Optimization design preform billet shape of 7050 aluminum alloy giant plane forgings based on electric field method and MBC toolbox

The preform billet shape of the 7050 aluminum alloy giant plane forgings has been designed using electric field method based on similarity principle. Firstly, the electrostatic field was analysed by using ANSYS software, from which the preform billet shape was obtained based on electrostatic field equipotential lines. The preform shape, press velocity, temperature and friction factor were taken as parameter variables, while the forming load, filling rate and grain size were chosen as optimization goals.
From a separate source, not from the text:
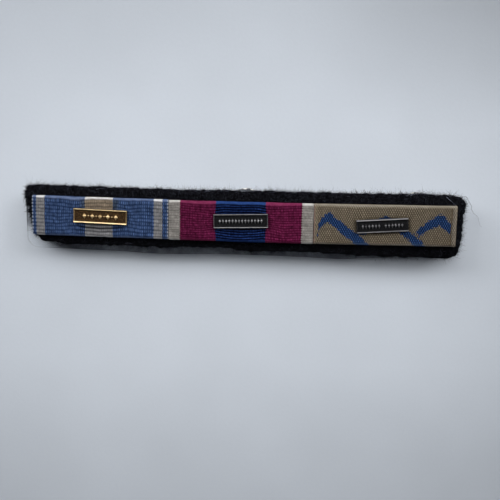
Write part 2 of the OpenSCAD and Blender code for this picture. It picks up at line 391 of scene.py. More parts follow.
# The zigzag woven in the right ribbon: upper and lower edge of three runs of legs, as (along, up)
ZIGZAG = [
    ([(-17.25, -0.35), (-16.11, 1.9), (-15.28, 2.85), (-13.99, 2.85), (-12.66, 1.65), (-10.68, 0.15),
      (-8.91, -1.13), (-7.2, -2.3), (-5.45, -3.89), (-3.75, -5.26), (-1.9, -7.2)],
     [(-17.25, -2.15), (-16.47, -0.84), (-14.97, 0.37), (-14.33, 0.31), (-12.79, -0.97), (-10.58, -2.89),
      (-8.34, -4.61), (-7.47, -5.33), (-5.0, -7.25)]),
    ([(-7.0, -2.4), (-1.33, 1.95), (-0.1, 2.55), (1.35, 2.1), (6.28, -2.06), (7.98, -2.94), (9.44, -4.09),
      (10.16, -5.04), (12.3, -7.2)],
     [(-7.0, -3.1), (-5.6, -3.0), (0.0, 0.9), (3.98, -2.11), (5.45, -3.49), (6.92, -4.67), (7.61, -5.23),
      (9.9, -7.25)]),
    ([(8.05, -1.7), (9.22, -0.41), (11.0, 1.08), (12.78, 2.46), (13.66, 3.07), (14.57, 3.09), (15.8, 1.92),
      (16.9, 0.5)],
     [(8.05, -2.1), (8.8, -2.85), (10.22, -1.85), (12.02, -0.75), (13.81, 0.36), (15.25, -0.81),
      (16.9, -2.2)]),
]
ZIGZAG_REACH = 8.0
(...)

The mathematical model was optimized by the use of a Model-Based Calibration (MBC) toolbox for modelling, Three-Dimensional of Design Environment for FORMing (DEFORM-3D) for simulation and CAlibration GEneration (CAGE) toolbox, obtaining the best preform shape and the optimal combination of process parameters (friction factor μ = 0.2, press velocity ν = 9.8 mm/s and billet temperature T = 478 °C) when the equipotential line was ξ = 0.425 V. Finally, comparing with initial preform shape, the results indicate that the optimized preform billet designed by electric field method has an advantage in finish forging, while the forming load of finish forging reduces by about 38 % and the average micrograin size reduces by about 45 %. Therefore, it provides an effective method for designing preform billet shape of complex forgings.